** YOUR OBJECTIVE **
Go through the entries below and collect each line with the string "limits" in it.

** RECORDS PROVIDED **
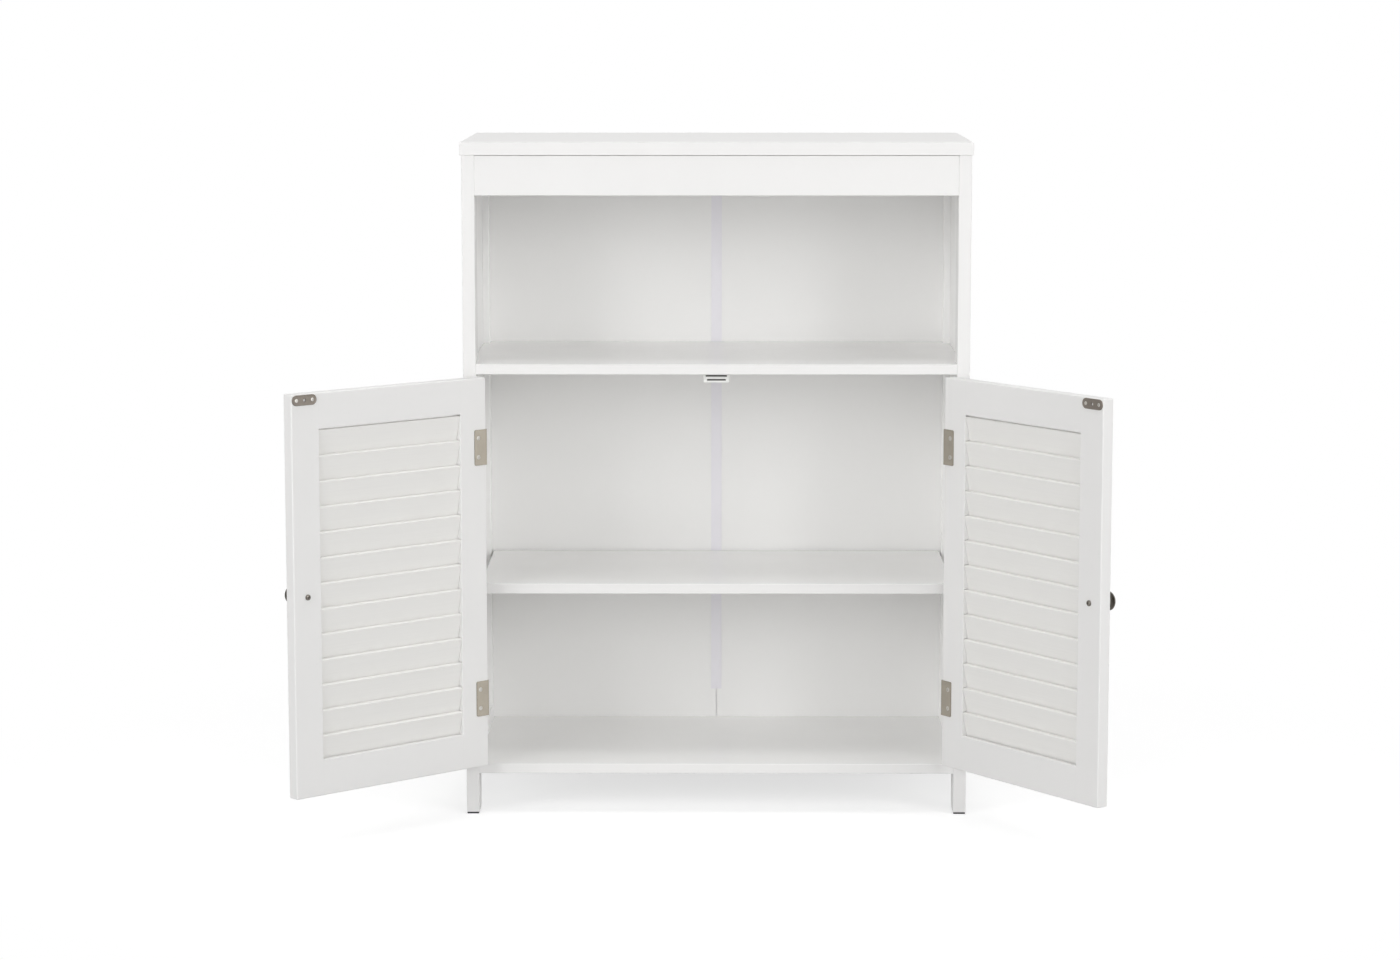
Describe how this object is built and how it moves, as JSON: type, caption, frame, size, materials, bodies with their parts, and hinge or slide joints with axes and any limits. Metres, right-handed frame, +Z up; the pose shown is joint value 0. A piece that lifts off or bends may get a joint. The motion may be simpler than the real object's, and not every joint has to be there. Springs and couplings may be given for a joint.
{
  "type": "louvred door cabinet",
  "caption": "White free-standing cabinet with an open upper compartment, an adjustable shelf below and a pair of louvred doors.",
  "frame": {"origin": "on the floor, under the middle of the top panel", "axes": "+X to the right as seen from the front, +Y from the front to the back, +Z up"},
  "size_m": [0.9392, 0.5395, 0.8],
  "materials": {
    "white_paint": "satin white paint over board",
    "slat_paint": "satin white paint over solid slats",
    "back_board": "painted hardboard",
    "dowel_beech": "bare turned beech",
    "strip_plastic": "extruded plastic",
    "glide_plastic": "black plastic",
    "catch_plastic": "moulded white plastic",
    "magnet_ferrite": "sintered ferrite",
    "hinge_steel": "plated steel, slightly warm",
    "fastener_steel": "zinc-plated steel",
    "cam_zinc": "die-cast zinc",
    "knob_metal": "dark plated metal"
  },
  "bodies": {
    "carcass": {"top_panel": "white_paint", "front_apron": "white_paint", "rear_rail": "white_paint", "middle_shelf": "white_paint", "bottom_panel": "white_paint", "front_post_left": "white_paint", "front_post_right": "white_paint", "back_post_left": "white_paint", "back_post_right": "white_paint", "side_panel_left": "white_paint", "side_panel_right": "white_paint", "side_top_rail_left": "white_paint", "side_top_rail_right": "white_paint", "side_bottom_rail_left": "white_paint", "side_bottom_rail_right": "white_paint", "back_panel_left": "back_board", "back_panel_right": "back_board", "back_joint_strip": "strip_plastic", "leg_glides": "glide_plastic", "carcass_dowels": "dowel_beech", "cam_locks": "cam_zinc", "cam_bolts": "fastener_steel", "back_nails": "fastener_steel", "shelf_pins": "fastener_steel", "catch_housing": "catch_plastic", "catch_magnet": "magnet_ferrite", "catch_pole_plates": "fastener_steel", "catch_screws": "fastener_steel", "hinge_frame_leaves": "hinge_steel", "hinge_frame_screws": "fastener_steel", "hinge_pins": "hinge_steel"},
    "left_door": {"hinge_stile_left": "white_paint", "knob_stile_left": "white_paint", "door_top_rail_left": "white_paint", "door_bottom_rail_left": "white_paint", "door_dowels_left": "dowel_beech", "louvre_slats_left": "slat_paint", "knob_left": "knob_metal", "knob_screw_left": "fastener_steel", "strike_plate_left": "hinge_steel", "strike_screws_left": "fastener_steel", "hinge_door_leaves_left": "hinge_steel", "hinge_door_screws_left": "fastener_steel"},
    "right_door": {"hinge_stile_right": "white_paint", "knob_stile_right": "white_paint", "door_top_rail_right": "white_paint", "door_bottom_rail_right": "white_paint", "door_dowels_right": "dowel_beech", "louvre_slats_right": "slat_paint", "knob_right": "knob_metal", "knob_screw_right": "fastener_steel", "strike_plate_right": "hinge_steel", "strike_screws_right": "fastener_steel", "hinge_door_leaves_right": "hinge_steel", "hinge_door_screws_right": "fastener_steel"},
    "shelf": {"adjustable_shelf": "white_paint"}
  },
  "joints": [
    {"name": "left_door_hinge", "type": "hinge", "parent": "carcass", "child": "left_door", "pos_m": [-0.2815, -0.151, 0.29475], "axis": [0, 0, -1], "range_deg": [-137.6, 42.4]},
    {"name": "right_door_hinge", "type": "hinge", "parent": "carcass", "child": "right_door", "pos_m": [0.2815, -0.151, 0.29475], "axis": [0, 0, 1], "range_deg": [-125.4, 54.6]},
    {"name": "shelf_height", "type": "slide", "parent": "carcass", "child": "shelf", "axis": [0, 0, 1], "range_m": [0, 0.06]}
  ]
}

* * *

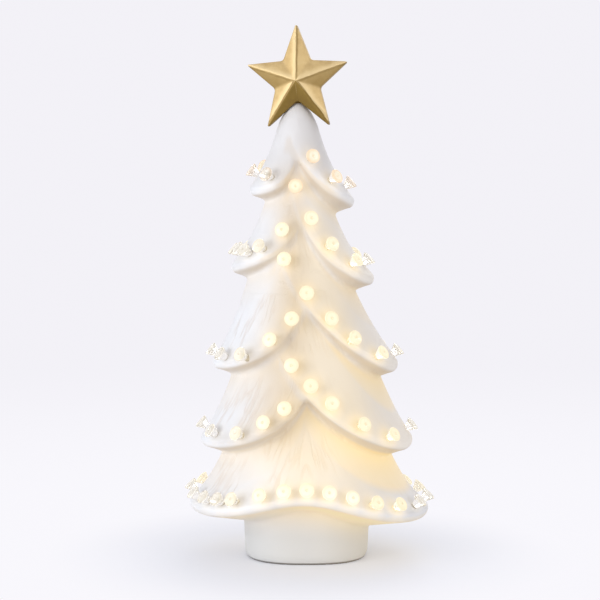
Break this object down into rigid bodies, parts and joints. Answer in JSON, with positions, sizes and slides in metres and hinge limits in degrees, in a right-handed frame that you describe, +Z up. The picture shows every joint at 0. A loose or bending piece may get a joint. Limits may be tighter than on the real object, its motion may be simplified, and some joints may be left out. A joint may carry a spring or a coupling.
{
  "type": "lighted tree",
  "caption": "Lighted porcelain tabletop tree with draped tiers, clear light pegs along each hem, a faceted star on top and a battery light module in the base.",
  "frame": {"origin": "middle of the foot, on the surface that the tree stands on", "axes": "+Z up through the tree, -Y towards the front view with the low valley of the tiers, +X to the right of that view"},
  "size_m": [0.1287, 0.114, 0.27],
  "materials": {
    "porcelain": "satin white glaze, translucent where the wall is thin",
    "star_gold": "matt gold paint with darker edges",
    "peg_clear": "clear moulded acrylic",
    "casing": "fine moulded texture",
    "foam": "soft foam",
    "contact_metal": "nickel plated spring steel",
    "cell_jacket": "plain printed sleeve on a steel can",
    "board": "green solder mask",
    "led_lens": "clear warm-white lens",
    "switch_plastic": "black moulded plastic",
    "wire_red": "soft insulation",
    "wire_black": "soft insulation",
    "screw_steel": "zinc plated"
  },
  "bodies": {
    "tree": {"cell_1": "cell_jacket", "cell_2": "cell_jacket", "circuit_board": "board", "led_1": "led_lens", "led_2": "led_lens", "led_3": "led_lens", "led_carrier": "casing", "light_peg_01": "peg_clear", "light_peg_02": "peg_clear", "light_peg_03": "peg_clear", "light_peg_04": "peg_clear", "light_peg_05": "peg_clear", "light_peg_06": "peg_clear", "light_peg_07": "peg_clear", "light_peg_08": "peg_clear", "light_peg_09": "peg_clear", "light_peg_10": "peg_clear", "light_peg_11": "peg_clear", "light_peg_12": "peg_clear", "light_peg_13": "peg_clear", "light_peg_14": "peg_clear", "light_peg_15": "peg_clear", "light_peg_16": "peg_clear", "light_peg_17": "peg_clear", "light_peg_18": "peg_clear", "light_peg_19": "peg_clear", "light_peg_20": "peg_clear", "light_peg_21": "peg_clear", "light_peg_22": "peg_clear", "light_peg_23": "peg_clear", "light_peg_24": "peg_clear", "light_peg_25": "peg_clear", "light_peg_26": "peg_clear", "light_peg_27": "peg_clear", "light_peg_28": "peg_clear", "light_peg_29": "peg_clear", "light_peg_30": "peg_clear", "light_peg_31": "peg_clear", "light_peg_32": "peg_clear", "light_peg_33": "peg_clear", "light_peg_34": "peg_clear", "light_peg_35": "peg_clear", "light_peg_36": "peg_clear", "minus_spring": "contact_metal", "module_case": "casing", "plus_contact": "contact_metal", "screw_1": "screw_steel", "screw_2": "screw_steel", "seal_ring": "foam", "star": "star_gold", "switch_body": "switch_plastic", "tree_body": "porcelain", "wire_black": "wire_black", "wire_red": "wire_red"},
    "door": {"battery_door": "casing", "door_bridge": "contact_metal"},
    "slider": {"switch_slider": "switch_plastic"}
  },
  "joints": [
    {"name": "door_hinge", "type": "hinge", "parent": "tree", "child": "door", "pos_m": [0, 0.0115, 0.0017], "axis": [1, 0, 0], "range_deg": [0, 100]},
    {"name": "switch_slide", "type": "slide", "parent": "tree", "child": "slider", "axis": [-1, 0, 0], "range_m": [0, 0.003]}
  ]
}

--

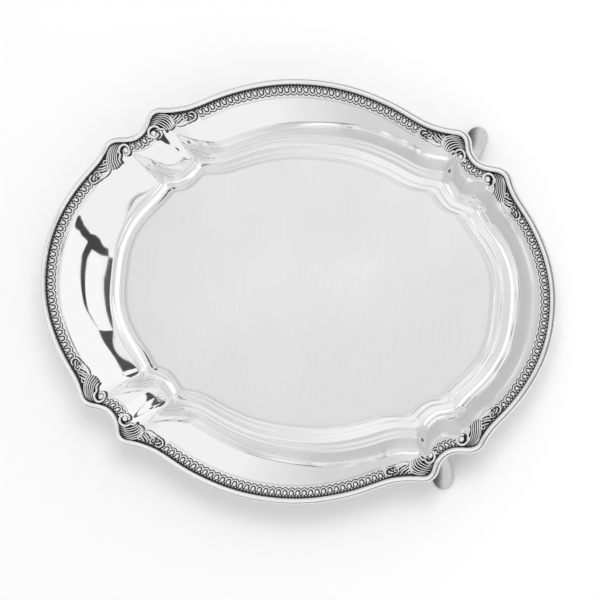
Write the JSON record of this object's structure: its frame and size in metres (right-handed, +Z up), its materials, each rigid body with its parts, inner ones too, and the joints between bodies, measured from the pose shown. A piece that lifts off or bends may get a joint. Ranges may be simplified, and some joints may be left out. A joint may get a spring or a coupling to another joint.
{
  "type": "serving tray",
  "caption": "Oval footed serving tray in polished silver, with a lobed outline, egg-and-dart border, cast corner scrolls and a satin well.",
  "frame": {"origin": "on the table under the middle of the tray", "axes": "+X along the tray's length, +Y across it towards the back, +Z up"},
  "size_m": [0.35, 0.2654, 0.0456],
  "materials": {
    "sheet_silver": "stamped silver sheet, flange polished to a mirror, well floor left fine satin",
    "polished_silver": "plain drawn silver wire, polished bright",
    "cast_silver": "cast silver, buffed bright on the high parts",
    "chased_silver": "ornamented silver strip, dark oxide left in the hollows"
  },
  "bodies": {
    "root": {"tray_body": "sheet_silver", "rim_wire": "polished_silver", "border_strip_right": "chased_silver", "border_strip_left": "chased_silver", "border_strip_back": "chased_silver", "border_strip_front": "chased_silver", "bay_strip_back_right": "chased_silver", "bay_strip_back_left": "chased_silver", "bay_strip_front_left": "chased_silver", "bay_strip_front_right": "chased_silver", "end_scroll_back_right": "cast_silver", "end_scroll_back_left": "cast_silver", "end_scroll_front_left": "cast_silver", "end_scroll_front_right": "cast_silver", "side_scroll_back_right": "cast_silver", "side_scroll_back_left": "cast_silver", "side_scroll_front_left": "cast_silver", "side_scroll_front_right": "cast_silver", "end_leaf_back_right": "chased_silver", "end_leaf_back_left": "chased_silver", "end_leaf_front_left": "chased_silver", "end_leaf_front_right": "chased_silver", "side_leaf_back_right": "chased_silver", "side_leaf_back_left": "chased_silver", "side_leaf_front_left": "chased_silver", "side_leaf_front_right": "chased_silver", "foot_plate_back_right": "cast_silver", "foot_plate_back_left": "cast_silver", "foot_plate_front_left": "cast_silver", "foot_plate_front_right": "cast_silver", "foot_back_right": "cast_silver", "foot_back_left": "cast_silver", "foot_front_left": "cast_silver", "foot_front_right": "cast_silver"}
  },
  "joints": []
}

** SOLUTION FOR THIS EXERCISE **
Describe how this object is built and how it moves, as JSON: type, caption, frame, size, materials, bodies with their parts, and hinge or slide joints with axes and any limits. Metres, right-handed frame, +Z up; the pose shown is joint value 0. A piece that lifts off or bends may get a joint. The motion may be simpler than the real object's, and not every joint has to be there. Springs and couplings may be given for a joint.
Break this object down into rigid bodies, parts and joints. Answer in JSON, with positions, sizes and slides in metres and hinge limits in degrees, in a right-handed frame that you describe, +Z up. The picture shows every joint at 0. A loose or bending piece may get a joint. Limits may be tighter than on the real object, its motion may be simplified, and some joints may be left out. A joint may carry a spring or a coupling.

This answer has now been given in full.